For someone with a heart attack, you’d expect their heart rate to be much higher. This gives us a clue as to where is the damage in the heart and which vessels are being affected.

[11:53] Discussing Pieces of Evidence

We have objective evidence that she’s having a heart attack with her troponins. If we could see the EKG, it likely changes. But now we’re also getting some anatomic evidence of where this heart attack might be taking place.

When a heart attack affects a vessel that’s going to mess with the SA node. You can expect that there might be some issues in terms of your rate and rhythm. In this case, if she’s a bit bradycardic, one of the vessels that’s supplying the node is the culprit.

When that happens, you are going to be severely preload-dependent. If someone won’t beat fast or strong enough, the fluid you’re going to load up the heart with needs to be sufficient so you can perfuse the rest of your body.
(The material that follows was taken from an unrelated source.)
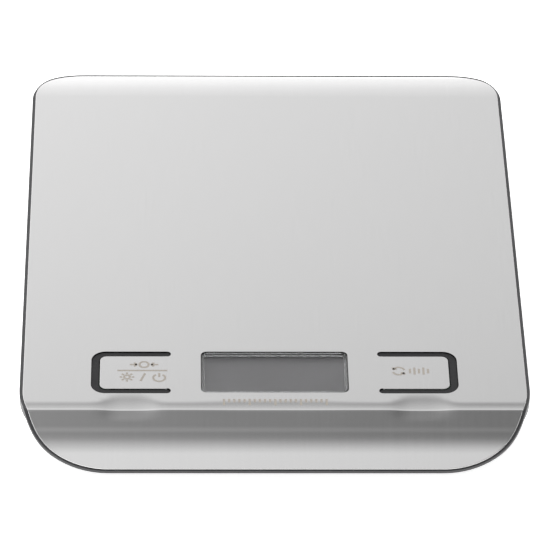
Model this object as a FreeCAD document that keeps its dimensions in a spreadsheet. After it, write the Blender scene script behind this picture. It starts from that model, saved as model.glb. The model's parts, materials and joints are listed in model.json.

The EKG is the map of the coronaries based on where the electrical activity is changed. So the exam would most likely give you a classic finding. Usually, a good diagram that’s worth memorizing here would be the coronaries and the correlated lead on the EKG.

[14:18] Additional Notes

The papillary muscle rupture is what’s holding on to the leaflets of the valves. So there were no auscultatory findings. You can’t hear any murmurs or anything else. If you had a papillary muscle rupture, you’d definitely be hearing this leaflet flaring around and smacking on things.

If it were ventricular wall rupture and aortic dissection, this person would deteriorate and would probably have zero pulse. There’s not enough blood to be pumped around in that case as there’d be no forward flow with no ventricular wall.

There would be no preload or no blood to push around with aortic dissection. The blood would be going to either false lumen rupture and bleeding now.